2110 Centre and CKUT Form The Dragonroot Project

Groups Aim to Start a Discussion About Gendered Violence

The 2110 Centre for Gender Advocacy and the McGill-based campus-community radio station CKUT are banding together to spread awareness about gendered violence under the moniker of The Dragonroot Project.

The project is set to kick off its workshop series on Nov. 7 and run until April 10 with a seminar hosted by volunteers from the Sexual Assault Centre Campaign entitled Sexual Assault Awareness.

“[The workshop is] around consent, boundaries and also switching the emphasis away from putting blame on a person who experiences assault and instead having the message be way more about ‘don’t rape’ than ‘don’t get raped,’” said 2110 Programming and Campaigns Coordinator Bianca Mugyenyi.

CKUT first crossed campus lines and approached the Concordia-based 2110 Centre a year ago to collaborate on the project when they received a grant from Status of Women Canada.

“We decided to join forces and do something where people could not only learn how to make radio, but they’d also have a forum,” said Mugyenyi. “Because the show was meant to be around gendered violence it made sense to be learning about that.”

The project—which is also working alongside community groups such as Filipino women’s organization PINAY and sex worker advocacy group Stella on the workshop series—was opened to the public, placing an emphasis on educating women and girls from marginalized backgrounds, said Mugyenyi.

“We decided to join forces and do something where people could not only learn how to make radio, but they’d also have a forum. Because the show was meant to be around gendered violence it made sense to be learning about that.”
—Bianca Mugyenyi,
2110 Programming and Campaigns Coordinaor

Every other Wednesday, the project holds a radio workshop that teaches participants the technical skills involved with actually producing a show.

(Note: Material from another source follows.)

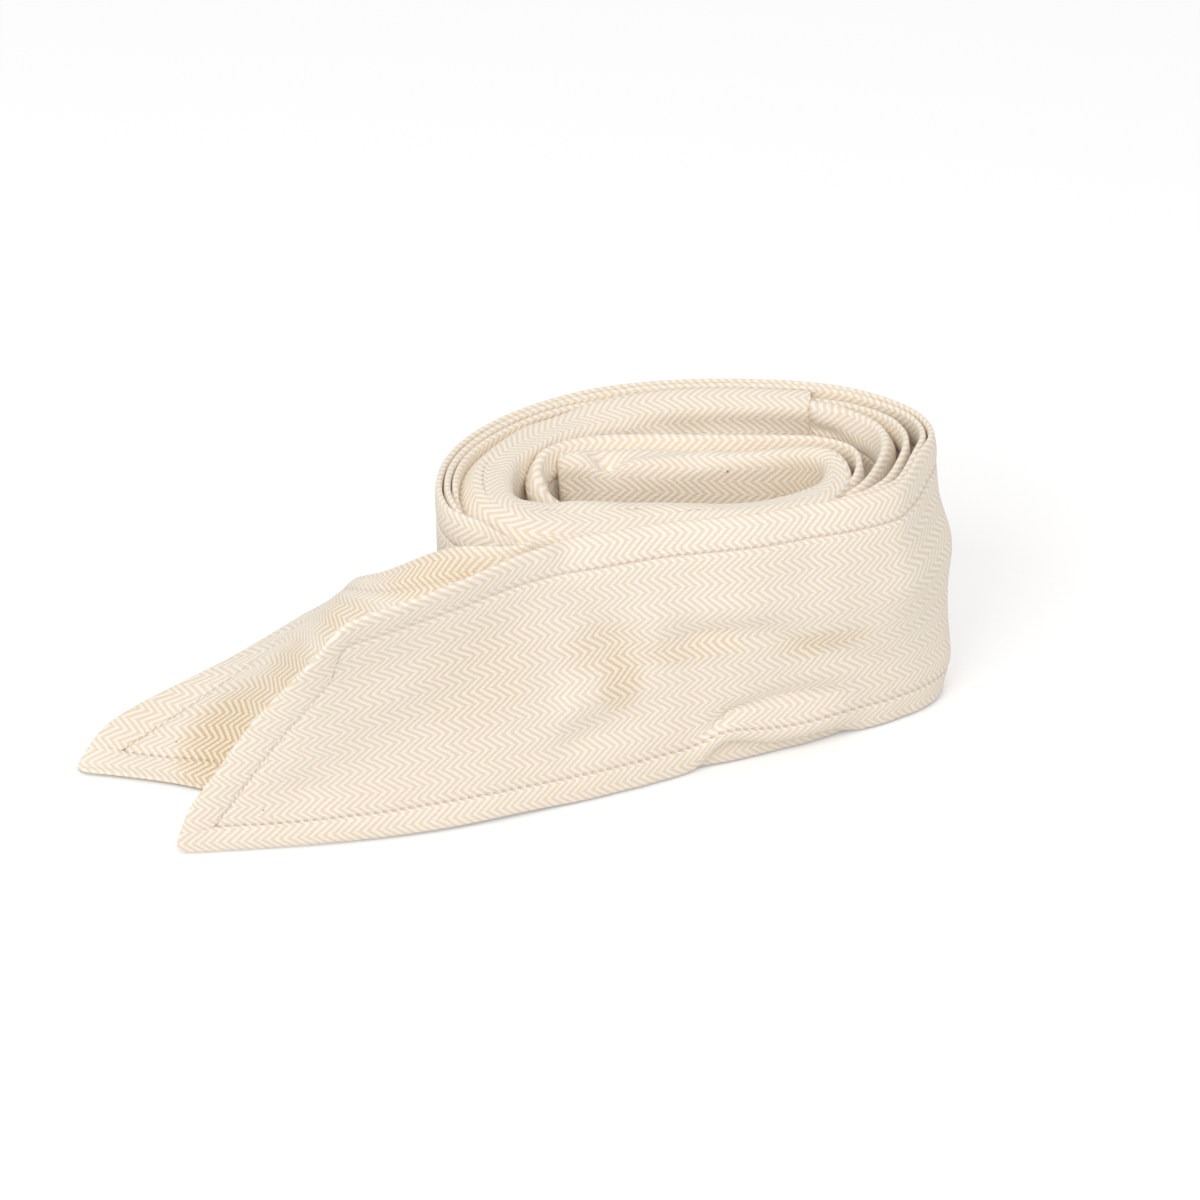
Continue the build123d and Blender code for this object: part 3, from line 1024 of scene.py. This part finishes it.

The workshops are used as a primer for the content that runs on Dragonroot Radio in the 8:30 a.m. to 9:30 a.m. time slot. Different voices are constantly bringing new perspectives to the role of host, and the featured musical guests range from crooner Akua Carson to spoken word artist Moe Clark.

“We’re trying to do it with intersectional analysis, so that when we’re thinking about it and trying to understand it and talking about these things on the radio show, we’re connecting the dots,” said Mugyenyi.

“We’re asking, ‘Why are there all of these inequalities? What social and economic inequalities are leading to each of these individual things?’ and seeing if they’re connected.”